SET PROBLEM >>
Search the listing below for "that". Copy each matching line.

DATA SEGMENT >>
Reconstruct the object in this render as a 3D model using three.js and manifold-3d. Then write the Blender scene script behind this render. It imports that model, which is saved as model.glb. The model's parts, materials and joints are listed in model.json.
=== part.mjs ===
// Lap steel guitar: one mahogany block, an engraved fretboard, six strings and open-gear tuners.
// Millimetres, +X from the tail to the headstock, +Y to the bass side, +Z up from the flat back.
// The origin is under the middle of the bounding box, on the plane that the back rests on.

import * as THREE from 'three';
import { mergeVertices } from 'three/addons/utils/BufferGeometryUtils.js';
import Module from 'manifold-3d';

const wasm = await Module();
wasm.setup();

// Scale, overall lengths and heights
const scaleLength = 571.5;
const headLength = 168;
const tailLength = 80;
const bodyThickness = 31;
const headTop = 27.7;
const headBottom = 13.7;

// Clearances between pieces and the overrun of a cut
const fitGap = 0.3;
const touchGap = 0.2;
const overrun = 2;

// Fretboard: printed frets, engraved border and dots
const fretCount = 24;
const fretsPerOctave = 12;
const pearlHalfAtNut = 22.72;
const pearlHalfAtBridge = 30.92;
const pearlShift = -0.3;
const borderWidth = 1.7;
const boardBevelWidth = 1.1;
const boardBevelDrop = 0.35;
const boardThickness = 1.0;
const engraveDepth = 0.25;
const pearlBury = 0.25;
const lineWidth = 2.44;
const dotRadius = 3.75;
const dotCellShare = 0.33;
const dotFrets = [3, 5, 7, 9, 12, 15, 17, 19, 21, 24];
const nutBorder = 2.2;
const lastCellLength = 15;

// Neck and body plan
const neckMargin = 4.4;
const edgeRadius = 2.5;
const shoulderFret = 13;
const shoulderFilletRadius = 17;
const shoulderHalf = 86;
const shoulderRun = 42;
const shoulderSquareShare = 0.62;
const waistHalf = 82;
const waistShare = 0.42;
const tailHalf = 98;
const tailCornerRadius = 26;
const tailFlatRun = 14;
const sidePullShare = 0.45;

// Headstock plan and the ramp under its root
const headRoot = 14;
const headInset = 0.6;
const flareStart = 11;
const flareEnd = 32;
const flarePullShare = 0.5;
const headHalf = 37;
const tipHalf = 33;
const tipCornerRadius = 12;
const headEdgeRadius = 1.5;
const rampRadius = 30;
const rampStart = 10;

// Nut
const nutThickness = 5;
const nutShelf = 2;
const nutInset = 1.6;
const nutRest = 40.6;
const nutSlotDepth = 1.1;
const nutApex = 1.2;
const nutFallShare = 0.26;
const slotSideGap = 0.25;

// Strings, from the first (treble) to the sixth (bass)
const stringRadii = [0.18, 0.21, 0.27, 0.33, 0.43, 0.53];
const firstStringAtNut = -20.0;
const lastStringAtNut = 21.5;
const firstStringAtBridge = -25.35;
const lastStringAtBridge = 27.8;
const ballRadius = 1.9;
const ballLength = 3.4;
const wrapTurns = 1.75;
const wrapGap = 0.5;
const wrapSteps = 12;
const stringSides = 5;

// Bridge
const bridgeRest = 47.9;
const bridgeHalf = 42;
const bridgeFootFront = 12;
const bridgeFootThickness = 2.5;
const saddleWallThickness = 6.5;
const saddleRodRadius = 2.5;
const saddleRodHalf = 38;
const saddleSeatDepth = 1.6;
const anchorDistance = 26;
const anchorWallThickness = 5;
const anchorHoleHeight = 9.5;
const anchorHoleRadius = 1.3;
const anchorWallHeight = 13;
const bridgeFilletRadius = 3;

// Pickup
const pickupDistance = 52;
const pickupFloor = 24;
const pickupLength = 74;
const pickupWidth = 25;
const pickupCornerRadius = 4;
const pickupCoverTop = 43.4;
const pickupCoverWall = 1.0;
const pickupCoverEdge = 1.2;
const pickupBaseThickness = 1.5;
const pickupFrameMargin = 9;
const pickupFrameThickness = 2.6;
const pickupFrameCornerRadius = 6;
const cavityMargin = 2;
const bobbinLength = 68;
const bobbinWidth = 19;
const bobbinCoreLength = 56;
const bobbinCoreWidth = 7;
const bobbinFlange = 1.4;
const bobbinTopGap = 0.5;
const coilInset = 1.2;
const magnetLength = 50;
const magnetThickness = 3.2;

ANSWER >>
Reconstruct the object in this render as a 3D model using three.js and manifold-3d. Then write the Blender scene script behind this render. It imports that model, which is saved as model.glb. The model's parts, materials and joints are listed in model.json.
// The origin is under the middle of the bounding box, on the plane that the back rests on.